Integration of multi-omics data and machine learning to identify antioxidant biomarkers in type 1 diabetes

The identification of biomarkers for early diagnosis and monitoring the progression of Type 1 Diabetes (T1DM) is essential for improving disease management. This study integrates multi-omics data with machine learning to identify antioxidant stress proteins in serum as potential biomarkers. Serum samples from mice treated with varying doses of streptozotocin (STZ) and human transcriptomic data from the gene expression omnibus (GEO) database were analyzed using weighted gene co-expression network analysis (WGCNA).

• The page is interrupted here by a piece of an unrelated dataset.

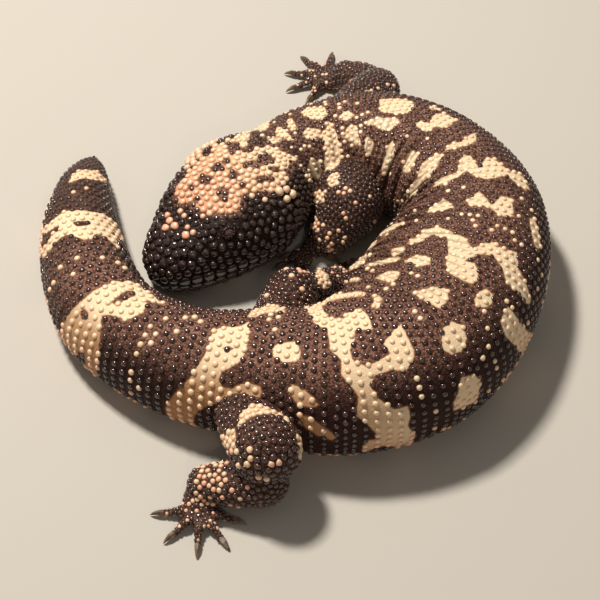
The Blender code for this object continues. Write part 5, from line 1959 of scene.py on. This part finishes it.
eye_finish, tree_, shader = finish_on("eye")
ring = cells(tree_, 900)
fleck = grain(tree_, 2500)
colour = blend(fleck.ease(0.4, 0.7) * 0.6, PUPIL, IRIS_AND_GLINT)
plug(shader.inputs["Base Color"], blend(ring.ease(0.2, 0.6) * 0.3, colour, PUPIL))
plug(shader.inputs["Roughness"], 0.06 + fleck * 0.05)
shader.inputs["Coat Weight"].default_value = 1.0
shader.inputs["Coat Roughness"].default_value = 0.03

claw_finish, tree_, shader = finish_on("claw_horn")
streak = grain(tree_, 1400, 4.0)
layer = grain(tree_, 350)
colour = blend(streak.ease(0.35, 0.7), HORN, HORN_DARK)
colour = blend(layer.ease(0.45, 0.75) * 0.6, colour, HORN_PALE)
plug(shader.inputs["Base Color"], colour)
plug(shader.inputs["Roughness"], 0.35 + streak * 0.2)
plug(shader.inputs["Normal"], bump(tree_, streak, 0.00008, 0.7))

flesh_nodes = []
for name, node in frame["nodes"].items():
    if name.startswith("eye_") or "_claw_" in name:
        for slot_ in node.material_slots:
            slot_.material = eye_finish if name.startswith("eye_") else claw_finish
    else:
        flesh_nodes.append(name)
print(len(flesh_nodes), "solids of flesh to replace")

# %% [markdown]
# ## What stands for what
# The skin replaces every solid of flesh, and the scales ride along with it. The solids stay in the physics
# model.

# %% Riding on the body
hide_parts(*flesh_nodes)
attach(skin, "root")
for name, piece in scale_pieces.items():
    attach(piece, "root")
print(len(scale_pieces) + 1, "pieces ride on the body")

# %% [markdown]
# ## Floor and light
# A plain pale floor, an even pale sky, and one lamp above and a little behind. The lamp is small, like a far
# sun, so each dome gets one clear point of light, and a weak one from the front gives it a second.

# %% Stage
FLOOR_COLOUR = (0.50, 0.465, 0.415)
FLOOR_PATCH = (0.44, 0.405, 0.36)
FLOOR_SIZE = 3.0
SKY_COLOUR = (1.0, 0.96, 0.90, 1)
SKY_STRENGTH = 0.21
LAMPS_LOOK_AT = Vector((0, 0, 0.02))

bpy.ops.mesh.primitive_plane_add(size=FLOOR_SIZE)
floor = bpy.context.active_object
floor.name = "floor"
floor_finish, tree_, shader = finish_on("floor")
mottle = grain(tree_, 6)
plug(shader.inputs["Base Color"], blend(mottle * 0.15, FLOOR_COLOUR, FLOOR_PATCH))
shader.inputs["Roughness"].default_value = 0.9
floor.data.materials.append(floor_finish)


def add_lamp(name, place, size, watts, colour):
    """A square area lamp that looks at the middle of the animal."""
    data = bpy.data.lights.new(name, "AREA")
    data.size = size
    data.energy = watts
    data.color = colour
    lamp = linked(name, data)
    lamp.location = place
    lamp.rotation_euler = (LAMPS_LOOK_AT - Vector(place)).to_track_quat("-Z", "Y").to_euler()


add_lamp("key", place=(-0.38, 0.37, 1.09), size=0.15, watts=20.0, colour=(1.0, 0.95, 0.87))
add_lamp("fill", place=(0.2, -1.2, 1.1), size=0.16, watts=1.8, colour=(1.0, 0.88, 0.74))
world = bpy.data.worlds.new("sky")
bpy.context.scene.world = world
world.use_nodes = True
sky = world.node_tree.nodes["Background"]
sky.inputs["Color"].default_value = SKY_COLOUR
sky.inputs["Strength"].default_value = SKY_STRENGTH
bpy.context.scene.view_settings.view_transform = "Standard"
print("floor", FLOOR_SIZE, "m wide, sky", SKY_STRENGTH)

Proteomic analysis of 25 T1DM and 25 healthy controls using LC-MS/MS revealed 33 differentially expressed proteins enriched in oxidative stress pathways. Machine learning algorithms, including Random Forest and SVM-RFE, identified five key proteins: GPX3, GSTP1, PRDX6, SOD1, and MSRB2. GPX3 demonstrated the highest diagnostic value, with a significant correlation to clinical parameters such as HbA1c and fasting plasma glucose. Functional validation showed GPX3 overexpression protected pancreatic β-cells from H₂O₂-induced oxidative damage and alleviated symptoms and pathological changes in T1DM mice. These results suggest that GPX3 is a promising biomarker for diagnosing and tracking T1DM progression, offering new insights into oxidative stress management in T1DM.

Antioxidant stress proteins; Glutathione peroxidase 3; Machine learning; Multi-omics analysis; Type 1 diabetes.